Oh that is so cute...bet the kids loved it!!

Muf


----------



## propmistress (Oct 22, 2009)

I love it... you have to give us the link or the recipe.


----------



## lowdwnrob (Jul 14, 2008)

We dont have the link or recipe. She was just looking at cakes online and found it so we took it to a local cake shop (Sweet Stuff in New Albany In.) that makes all her cakes. They seen it and went crazy because they never have request for cakes like that. I think they did a great job.


----------



## Pumpkin Butcher (Jul 27, 2009)

Hey Rob, they did a great job on the cake. Did your daughter think this one was creepy enough? Hope the party went off without a hitch. Oh yeah, did it taste as good as it looked?


----------



## NewbieHaunter (Sep 6, 2007)

WOW! thats one outstanding cake! Hope she had a great birthday


----------



## Drayvan (Sep 22, 2009)

Thats got to be the creppyiest cake I have ever seen. AWSOME!!!!


----------



## Laura8825 (Oct 26, 2009)

Tricky cakes


----------



## MsMeeple (Aug 21, 2004)

Your daughter wanted THAT cake? haha She is a little halloween trooper isnt she? lol


----------



## lowdwnrob (Jul 14, 2008)

Hey bill, yea I think they did an amazing job. They brought the cake out and she about had a heartattack. We told her that it cost to much and she didnt know she was getting it. 

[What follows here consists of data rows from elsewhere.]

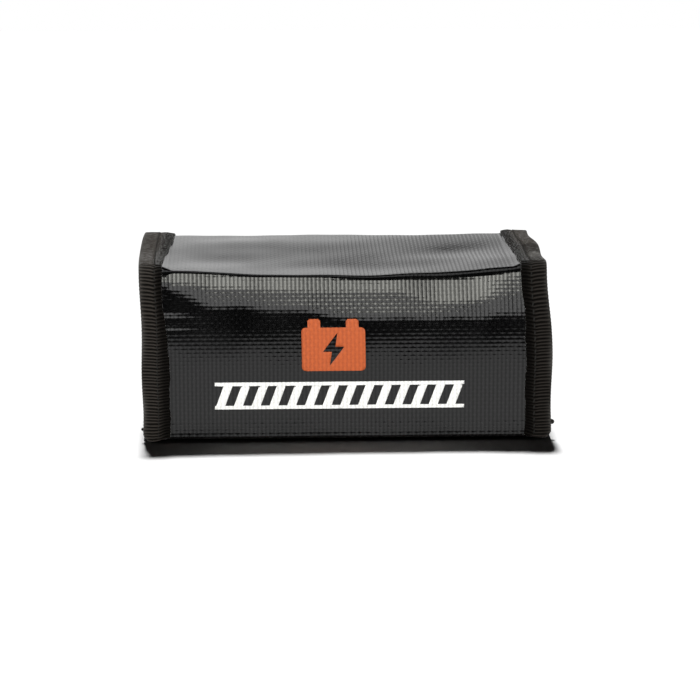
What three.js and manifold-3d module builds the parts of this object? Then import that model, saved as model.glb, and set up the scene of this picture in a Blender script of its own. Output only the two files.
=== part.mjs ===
// A fire-resistant bag for charging and storing lithium batteries: a soft box with a fold-over lid.
//
// Coated glass cloth wraps round the front, bottom and back. Each end is a recessed panel, and its seam stands out as
// a flange bound in ribbed tape. The lid hinges along the top back edge and its front flap folds over the front,
// where a hook strip grips a loop strip. Every wall is a sandwich of cloth, felt and lining.
//
// Millimetres. +X runs along the bag, +Y to the back, +Z up. The origin is on the floor under the middle of the bag.
import * as THREE from "three";
import { mergeVertices } from "three/addons/utils/BufferGeometryUtils.js";
import Module from "manifold-3d";

const wasm = await Module();
wasm.setup();

// Overall size, over the binding tape.
const WIDTH = 160;
const DEPTH = 75;
const HEIGHT = 68;
const CORNER = 6;

// Segments of a rounded corner of the bag, and of one of the print.
const CORNER_SEGMENTS = 8;
const PRINT_SEGMENTS = 5;

// Thickness of each material, and the air between two layers.
const CLOTH = 0.7;
const FELT = 0.8;
const LINING = 0.4;
const TAPE = 0.8;
const HOOK = 1.0;
const LOOP = 1.2;
const FILM = 0.15;
const GAP = 0.15;

// Binding tape and its seam.
const TAPE_LEG = 10.5;
const INNER_LEG_SHORTER = 0.6;
const SEAM_FROM_EDGE = 6.3;
const THREAD_WIDTH = 0.5;
const THREAD_DEPTH = 0.3;
const GROOVE_CLEARANCE = 0.05;
const THREAD_END_INSET = 1;

// How far a cutting tool runs past the surface that it cuts.
const OVERSHOOT = 1;

// Places along the height.
const FLAP_BOTTOM = 1.2;
const MOUTH_DROP = 4.6;
const MOUTH_TOP = HEIGHT - MOUTH_DROP;
const HEM_RETURN = 7.5;
const TAPE_OVERHANG = 0.4;

// Clearances along X: the end wall, the front mouth tape and the hem, each from the edge of the end's tape.
const END_WALL_CLEARANCE = 0.5;
const MOUTH_TAPE_CLEARANCE = 0.3;
const HEM_CLEARANCE = 0.2;

// The hook and loop strips: their place on the front, and the air between them when the flap is closed.
const STRIP_LOW = 10;
const STRIP_HIGH = 30;
const STRIP_HALF = 60;
const STRIP_SEAM_INSET = 2;
const STRIP_AIR = 0.3;

// Depth of each layer below the outer face of the tape: where it starts, and where it ends.
const layer = (start, thickness) => ({ start, end: start + thickness });
const after = (previous, thickness) => layer(previous.end + GAP, thickness);
const outerTape = layer(0, TAPE);
const cloth = after(outerTape, CLOTH);
const felt = after(cloth, FELT);
const lining = after(felt, LINING);
const innerTape = after(lining, TAPE);
const hook = after(lining, HOOK);
const lip = after(cloth, CLOTH);
const lipTape = after(lip, TAPE);
const film = layer(cloth.start - GAP - FILM, FILM);

// The body stands behind the flap, so its own outer face is set back by the thickness of the flap and strips.
const loopFace = hook.end + STRIP_AIR;
const BODY_SET_BACK = loopFace + LOOP + GAP - cloth.start;
const body = { front: -DEPTH / 2 + BODY_SET_BACK, back: DEPTH / 2 };

const HALF = WIDTH / 2;
const sheetHalf = HALF - TAPE - GAP;
const tapeStart = HALF - TAPE_LEG;
const endFace = tapeStart - END_WALL_CLEARANCE;
const seamX = HALF - SEAM_FROM_EDGE;
const edgeTop = MOUTH_TOP - TAPE - GAP;

// A layer that meets a fold stops short of it by its own depth, as a mitre does.
const mitre = (depthEnd) => depthEnd + GAP;

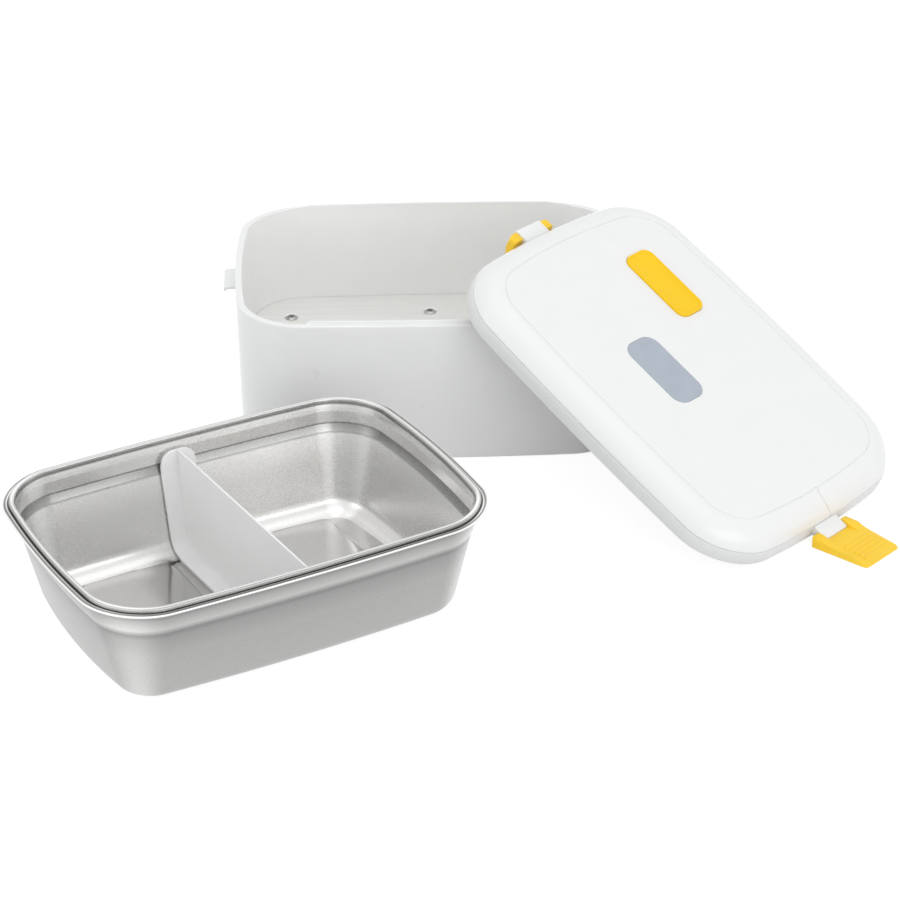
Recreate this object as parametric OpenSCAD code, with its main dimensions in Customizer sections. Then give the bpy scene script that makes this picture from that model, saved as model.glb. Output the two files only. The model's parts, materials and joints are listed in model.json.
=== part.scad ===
// Electric lunch box, opened: heated case, stainless tray with divider, and latched lid.
// Millimetres, +Z up. Origin at the centre of the case's underside, +X along the case.

/* [Case] */
// Length of the case outline at the rim
case_l = 235; // [220:1:260]
// Width of the case outline at the rim
case_w = 169; // [155:1:185]
// Height of the rim above the table
case_h = 88; // [80:1:100]
// Radius of the outline's corners
corner_r = 33.5; // [31:0.5:38]
// How far the long sides bow outwards at their middle
bow_long = 3; // [0:0.5:5]
// How far the short ends bow outwards at their middle
bow_end = 6; // [0:0.5:8]
// How far the outline shrinks from the rim to the base
case_draft = 1.4; // [1:0.1:3]
// Wall of the outer case
case_wall = 2.2; // [1.8:0.1:2.4]
// Radius of the case's bottom edge
case_edge_r = 1.2; // [1:0.1:4]
// Thickness of the case's floor
case_floor_t = 2.5; // [2:0.1:3]
// Width of the rim seen from above
rim_w = 4; // [3.8:0.1:4.4]
// Half length of the support lips on the long rims
lip_half = 73; // [50:1:80]
// How far the far lip's ends run out sideways
lip_run = 24; // [6:1:26]
// Thickness of the support lips
lip_t = 1.6; // [1.2:0.1:2]
// Wall of the inner liner
liner_wall = 1.4; // [1:0.1:1.4]
// Thickness of the liner's floor
liner_floor_t = 2; // [1.5:0.1:2.5]
// Extra inset of the liner at its floor
liner_draft = 1.4; // [1.2:0.1:2]

/* [Catch tabs] */
// Width of each catch tab
catch_w = 25; // [16:1:27]
// Height of the top of the catch tabs above the table
catch_z = 81.4; // [78:0.1:82]
// Thickness of a catch tab at the wall
catch_t = 3; // [2.6:0.1:4]
// How far a catch tab stands out from the rim outline
catch_out = 6.8; // [6:0.1:7.4]

/* [Heating] */
// Height of the heating plate's top
plate_z = 28; // [26:0.5:34]
// Thickness of the heating plate
plate_t = 1.5; // [1:0.1:2]
// X of the four corner screws of the plate
screw_x = 86; // [80:1:90]
// Y of the four corner screws of the plate
screw_y = 50; // [46:1:54]
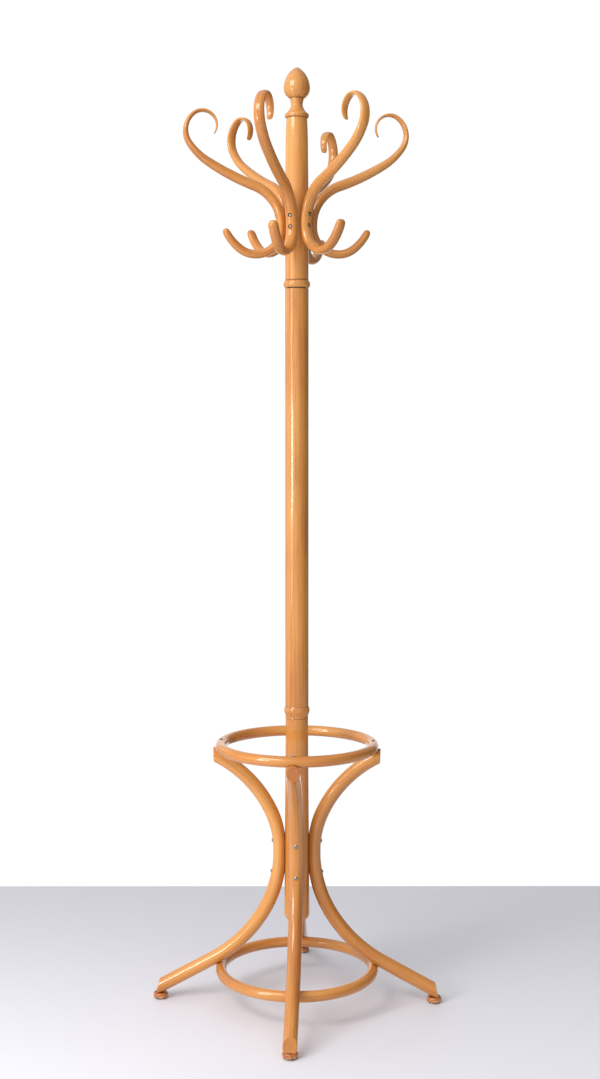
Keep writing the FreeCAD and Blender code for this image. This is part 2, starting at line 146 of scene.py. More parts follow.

MsMeeple, she loves Halloween as much as I do. A little girl told her she was going to be a fairy and she got real serious and said, you better be a dead fairy if your coming to my party.


----------



## cinders (Oct 12, 2003)

What a great little Haunter you have there! And she has excellent taste in decorated cakes.


----------



## digbugsgirl (Aug 15, 2007)

I love that cake! Your daughter looks too cute!


----------



## operatingnurse (Aug 22, 2009)

Wow! That cake 100% rocks.


----------



## andisnw (Nov 30, 2009)

Cake looks great. Head doesn't turn does it?


----------



## alucard (Dec 1, 2008)

Ummmm, I'll take a piece of the green oozy snot, please! (love corner pieces)


----------



## Maxiboots (Aug 31, 2010)

Love the cake, thanks for posting


----------